The creation method of the drop recipe 151 of the second embodiment further has the measurement step of the step S 44 and the correction step of the step S 46 . The measurement step of the step S 44 is a step of acquiring the thickness by measuring the resist residual film portion 41 formed on the substrate 30 . The correction step of the step S 46 is a step of correcting the residual film portion dropping amount Dr based on the measured thickness of the resist residual film portion 41 . According to this method, it is possible to feedback-correct the residual film portion dropping amount Dr according to the thickness of the resist residual film portion 41 of a substrate 30 to be subsequently molded.

In the measurement step of the step S 44 , the thickness of the resist residual film portion 41 is acquired by measuring a plurality of points on the transfer surface 32 of the substrate 30 . According to this method, it is possible to obtain a more appropriate thickness of the resist residual film portion 41 .

First Modification Example

In the measurement step of the step S 40 , the cross-sectional shape of the area of any one of the plurality of divided areas PM 1 to PM 16 set on the transfer surface 32 of the substrate 30 may be measured. That is, on the master template 20 , only one point of the pattern portion 22 need be measured.

Second Modification Example

In the measurement step of the step S 44 , the thickness of the resist residual film portion 41 may be measured at only at one representative point on the transfer surface 32 of the substrate 30 .

Third Modification Example

In the correction step of the step S 43 , the correction map M 10 may be corrected by correcting the information of the cross-sectional areas AM 1 to AM 16 of the projection portion 220 of the master template 20 calculated in the processing of the step S 21 ( FIG. 10 ). Specifically, based on the cross-sectional areas AR 1 to AR 16 measured in the measurement step of the step S 40 , the information of the cross-sectional area AM 1 to AM 16 of the projection portion 220 of the master template 20 is corrected. Then, the correction map M 10 is corrected by performing the calculation of the above equation f1 again based on the information of the cross-sectional areas AM 1 to AM 16 after the correction.

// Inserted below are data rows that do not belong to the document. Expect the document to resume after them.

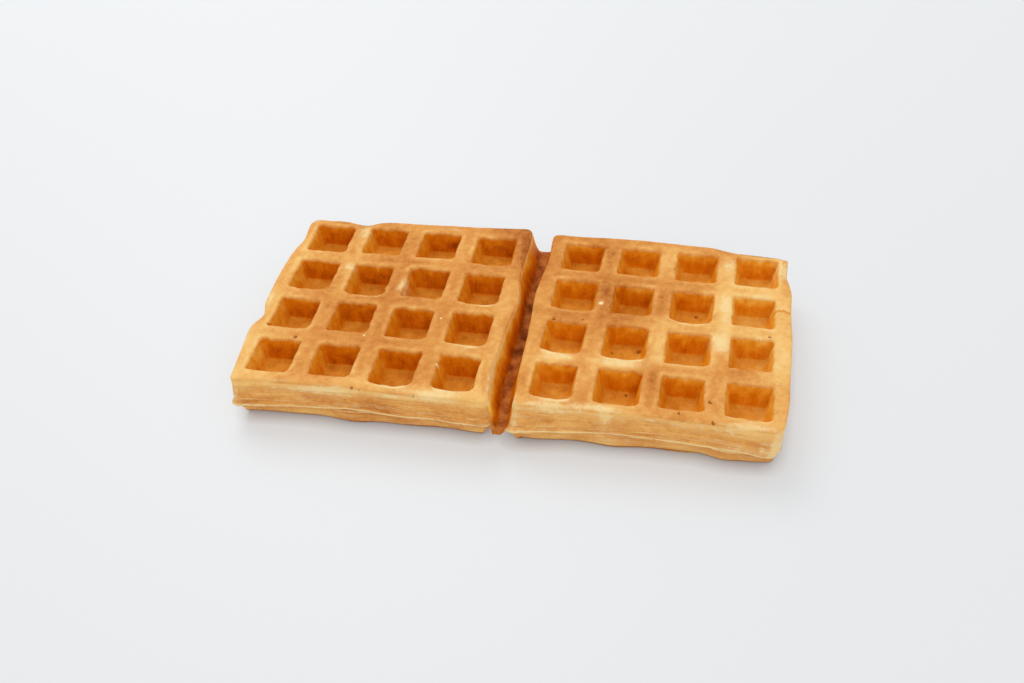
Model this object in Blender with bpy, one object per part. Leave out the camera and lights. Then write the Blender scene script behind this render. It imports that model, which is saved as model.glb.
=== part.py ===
"""A Belgian waffle: two squares of four by four deep pockets, joined by a thin web of dough.

Metres, +Z up. It lies flat on z = 0 with its length along X and its front edge towards -Y. One
closed block of lattice squares is made first, and each of its points is then moved to its place
on the waffle.
"""

import math
import random

import bmesh
import bpy
from mathutils import Matrix, Vector, noise

MM = 0.001
ALMOST = 1e-7  # for comparing two lengths
SEED = 11

# The whole
THICKNESS = 22.6 * MM
SEAM_HEIGHT = 9.6 * MM  # of the line where the iron's two plates met
BETWEEN_MIDDLES = 117.6 * MM  # from the middle of one square to the middle of the other
RIGHT_TURN = math.radians(-1.2)  # the right square lies a little askew
RIGHT_SHRINK = 0.981  # and baked a little smaller

# Each square
POCKETS = 4  # along each side
PITCH = 26.0 * MM  # from one pocket to the next
TOP_DEPTH = 10.2 * MM
UNDER_DEPTH = 7.8 * MM
FLOOR_HALF = 6.75 * MM  # half a pocket's floor
LIP_HALF = 8.95 * MM  # half a pocket's opening
RIDGE_HALF = 9.9 * MM  # where the flat top of the ridges begins
LIP_DROP = 0.8 * MM  # how far the rounded lip lies below the ridges
POCKET_CORNER = 1.9 * MM  # the radius of its corners
RIM_HALF = 54.0 * MM  # half the square at its upper edge
RIM_FLAT = 52.6 * MM  # where the flat top of the rim ends
RIM_DROP = 0.9 * MM
RIM_CORNER = 3.0 * MM  # the radius of the square's own corners
END_CORNER = 6.0 * MM  # at the waffle's right end
DENTED_FROM = 48.9 * MM  # a dent in the rim reaches in as far as the outer pockets

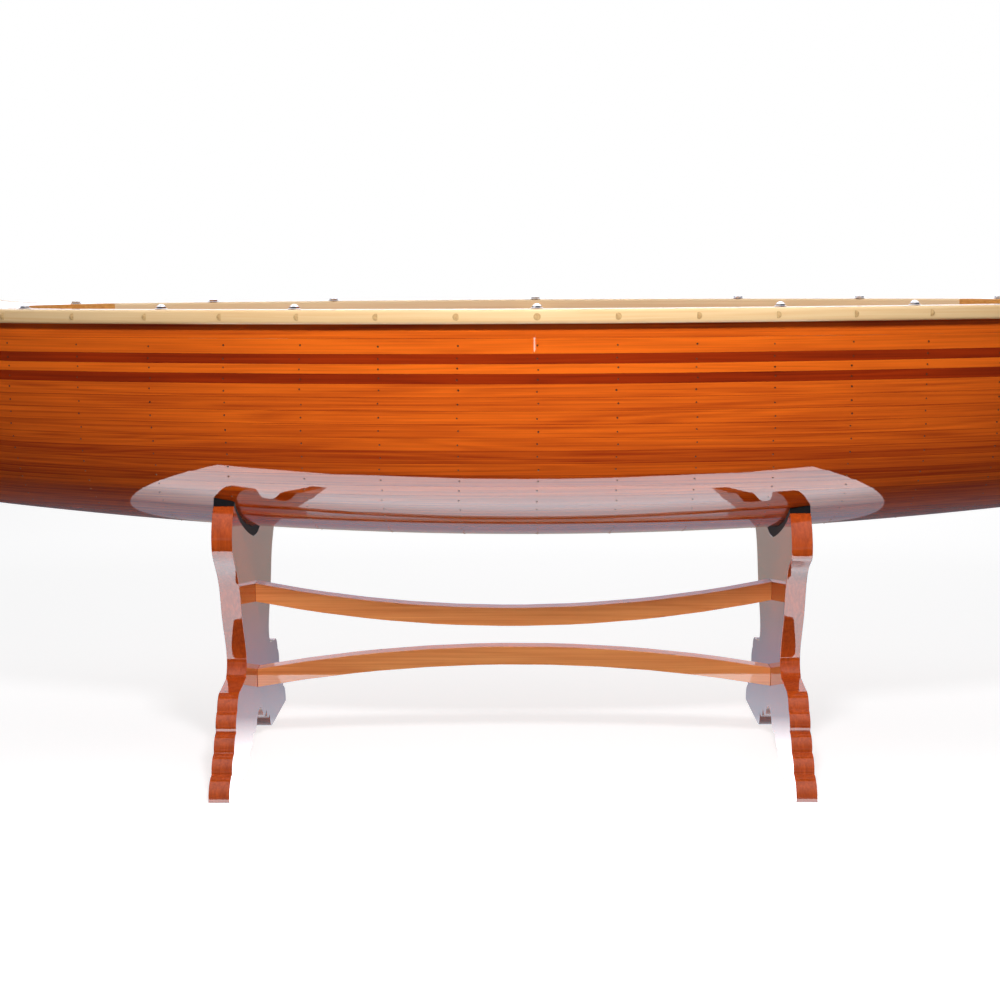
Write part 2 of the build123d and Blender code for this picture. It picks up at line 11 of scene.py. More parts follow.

In this modification, the process of the step S 43 corresponds to the process of correcting the feature data of the master template 20 based on the feature data of the patterned resist portion 42 .

OTHER EMBODIMENTS

The present disclosure is not limited to the above specific examples.

For example, the measurement step of the step S 20 is not limited to the step of measuring the cross-sectional area of the projection portion 220 as the feature data of the master template 20 , but may be a step of measuring, for example, the width, height, or the like of the projection portion 220 .

Similarly, the measurement step of the step S 40 is not limited to the step of measuring the cross-sectional area of the projection portion 420 as the feature data of the patterned resist portion 42 of the substrate 30 , and may be, for example, a step of measuring the width, height, or the like of the projection portion 420 .

The imprint device 10 is not limited to a device that forms a pattern portion on a replica template by using the master template 20 , and may be, for example, a device that forms a pattern portion on a silicon wafer or the like by using the master template 20 or the replica template.

The disclosed creation method of a drop recipe of the above embodiment may also be used in manufacturing a semiconductor device.

Specifically, when manufacturing a semiconductor device, a processing target film 110 is formed on a semiconductor substrate 100 as shown in FIG. 16 A , and then as shown in FIG. 16 B , the resin 120 is dropped onto the processing target film 110 . Then, as shown in FIG. 16 C , a template 230 is made to face the processing target film 110 , and then a pattern 231 of the template 230 is brought into contact with the resin 120 on the substrate 100 as shown in FIG. 16 D by raising the substrate stage or the like. Then, the resin 120 is cured by irradiating the resin 120 with ultraviolet light from the light source while still in the state shown in FIG. 16 D . Subsequently, as shown in FIG. 16 E , the substrate 100 and the template 230 are separated from each other, and then etching is performed on the substrate 100 . In the etching, the processing target film 110 is etched using the resin 120 as a mask. FIG. 16 F schematically shows the cross-sectional structure of the substrate 100 immediately after the etching is performed. FIG. 16 G schematically shows a cross-sectional structure of the substrate 100 from which the resin 120 has been removed by asking. Through such a process, a predetermined pattern is formed on the substrate 100 .

In such a manufacturing method of a semiconductor device, a droplet recipe is used for dispensing the resin 120 onto the processing target film 110 . As a creation method of the droplet recipe, it is possible to use the methods according to the above-described embodiments. Likewise, such droplet recipe creation methods may be used not only for the manufacturing of a semiconductor device but for any pattern formation for device fabrication.

While certain embodiments have been described, these embodiments have been presented by way of example only, and are not intended to limit the scope of the disclosure. Indeed, the novel embodiments described herein may be embodied in a variety of other forms; furthermore, various omissions, substitutions and changes in the form of the embodiments described herein may be made without departing from the spirit of the disclosure. The accompanying claims and their equivalents are intended to cover such forms or modifications as would fall within the scope and spirit of the disclosure.